## Start GIVEN INFORMATION
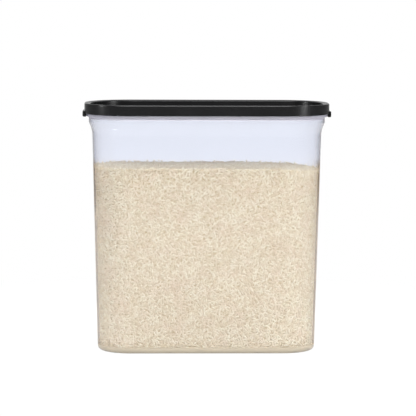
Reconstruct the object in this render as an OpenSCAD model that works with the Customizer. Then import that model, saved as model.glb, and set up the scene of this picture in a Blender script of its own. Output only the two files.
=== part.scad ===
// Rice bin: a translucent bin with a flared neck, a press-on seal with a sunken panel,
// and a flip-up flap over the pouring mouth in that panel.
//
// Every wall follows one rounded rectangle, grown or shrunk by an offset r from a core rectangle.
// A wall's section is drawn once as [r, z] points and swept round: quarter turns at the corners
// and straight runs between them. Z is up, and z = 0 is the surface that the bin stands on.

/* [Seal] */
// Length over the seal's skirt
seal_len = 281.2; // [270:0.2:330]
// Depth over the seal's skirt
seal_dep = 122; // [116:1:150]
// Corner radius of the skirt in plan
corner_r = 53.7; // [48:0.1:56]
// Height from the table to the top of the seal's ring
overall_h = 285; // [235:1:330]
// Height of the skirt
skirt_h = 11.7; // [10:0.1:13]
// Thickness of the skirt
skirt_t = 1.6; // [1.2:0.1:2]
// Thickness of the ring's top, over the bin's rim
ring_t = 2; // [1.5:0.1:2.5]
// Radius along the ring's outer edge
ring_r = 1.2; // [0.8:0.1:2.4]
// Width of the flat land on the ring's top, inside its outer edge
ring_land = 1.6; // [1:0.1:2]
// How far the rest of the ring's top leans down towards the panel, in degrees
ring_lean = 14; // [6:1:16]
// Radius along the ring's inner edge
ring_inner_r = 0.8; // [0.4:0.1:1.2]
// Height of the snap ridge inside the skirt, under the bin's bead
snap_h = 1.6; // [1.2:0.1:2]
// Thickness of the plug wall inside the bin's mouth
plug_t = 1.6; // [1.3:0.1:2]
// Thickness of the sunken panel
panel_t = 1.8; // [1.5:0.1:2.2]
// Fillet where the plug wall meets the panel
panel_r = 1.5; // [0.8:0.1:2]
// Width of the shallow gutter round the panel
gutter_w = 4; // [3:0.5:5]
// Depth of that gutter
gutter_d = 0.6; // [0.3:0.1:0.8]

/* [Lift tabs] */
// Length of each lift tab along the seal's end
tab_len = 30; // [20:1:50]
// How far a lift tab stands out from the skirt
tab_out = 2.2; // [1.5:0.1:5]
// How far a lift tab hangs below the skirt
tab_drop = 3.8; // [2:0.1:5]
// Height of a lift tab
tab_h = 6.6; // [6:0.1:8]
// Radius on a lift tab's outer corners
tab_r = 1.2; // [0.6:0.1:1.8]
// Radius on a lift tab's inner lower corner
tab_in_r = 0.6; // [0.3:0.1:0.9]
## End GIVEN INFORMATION
TO BE DONE:
Copy out the full material exactly as it appears.

IN RESPONSE:
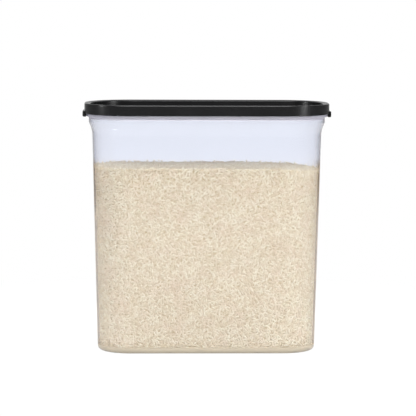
Reconstruct the object in this render as an OpenSCAD model that works with the Customizer. Then import that model, saved as model.glb, and set up the scene of this picture in a Blender script of its own. Output only the two files.
=== part.scad ===
// Rice bin: a translucent bin with a flared neck, a press-on seal with a sunken panel,
// and a flip-up flap over the pouring mouth in that panel.
//
// Every wall follows one rounded rectangle, grown or shrunk by an offset r from a core rectangle.
// A wall's section is drawn once as [r, z] points and swept round: quarter turns at the corners
// and straight runs between them. Z is up, and z = 0 is the surface that the bin stands on.

/* [Seal] */
// Length over the seal's skirt
seal_len = 281.2; // [270:0.2:330]
// Depth over the seal's skirt
seal_dep = 122; // [116:1:150]
// Corner radius of the skirt in plan
corner_r = 53.7; // [48:0.1:56]
// Height from the table to the top of the seal's ring
overall_h = 285; // [235:1:330]
// Height of the skirt
skirt_h = 11.7; // [10:0.1:13]
// Thickness of the skirt
skirt_t = 1.6; // [1.2:0.1:2]
// Thickness of the ring's top, over the bin's rim
ring_t = 2; // [1.5:0.1:2.5]
// Radius along the ring's outer edge
ring_r = 1.2; // [0.8:0.1:2.4]
// Width of the flat land on the ring's top, inside its outer edge
ring_land = 1.6; // [1:0.1:2]
// How far the rest of the ring's top leans down towards the panel, in degrees
ring_lean = 14; // [6:1:16]
// Radius along the ring's inner edge
ring_inner_r = 0.8; // [0.4:0.1:1.2]
// Height of the snap ridge inside the skirt, under the bin's bead
snap_h = 1.6; // [1.2:0.1:2]
// Thickness of the plug wall inside the bin's mouth
plug_t = 1.6; // [1.3:0.1:2]
// Thickness of the sunken panel
panel_t = 1.8; // [1.5:0.1:2.2]
// Fillet where the plug wall meets the panel
panel_r = 1.5; // [0.8:0.1:2]
// Width of the shallow gutter round the panel
gutter_w = 4; // [3:0.5:5]
// Depth of that gutter
gutter_d = 0.6; // [0.3:0.1:0.8]

/* [Lift tabs] */
// Length of each lift tab along the seal's end
tab_len = 30; // [20:1:50]
// How far a lift tab stands out from the skirt
tab_out = 2.2; // [1.5:0.1:5]
// How far a lift tab hangs below the skirt
tab_drop = 3.8; // [2:0.1:5]
// Height of a lift tab
tab_h = 6.6; // [6:0.1:8]
// Radius on a lift tab's outer corners
tab_r = 1.2; // [0.6:0.1:1.8]
// Radius on a lift tab's inner lower corner
tab_in_r = 0.6; // [0.3:0.1:0.9]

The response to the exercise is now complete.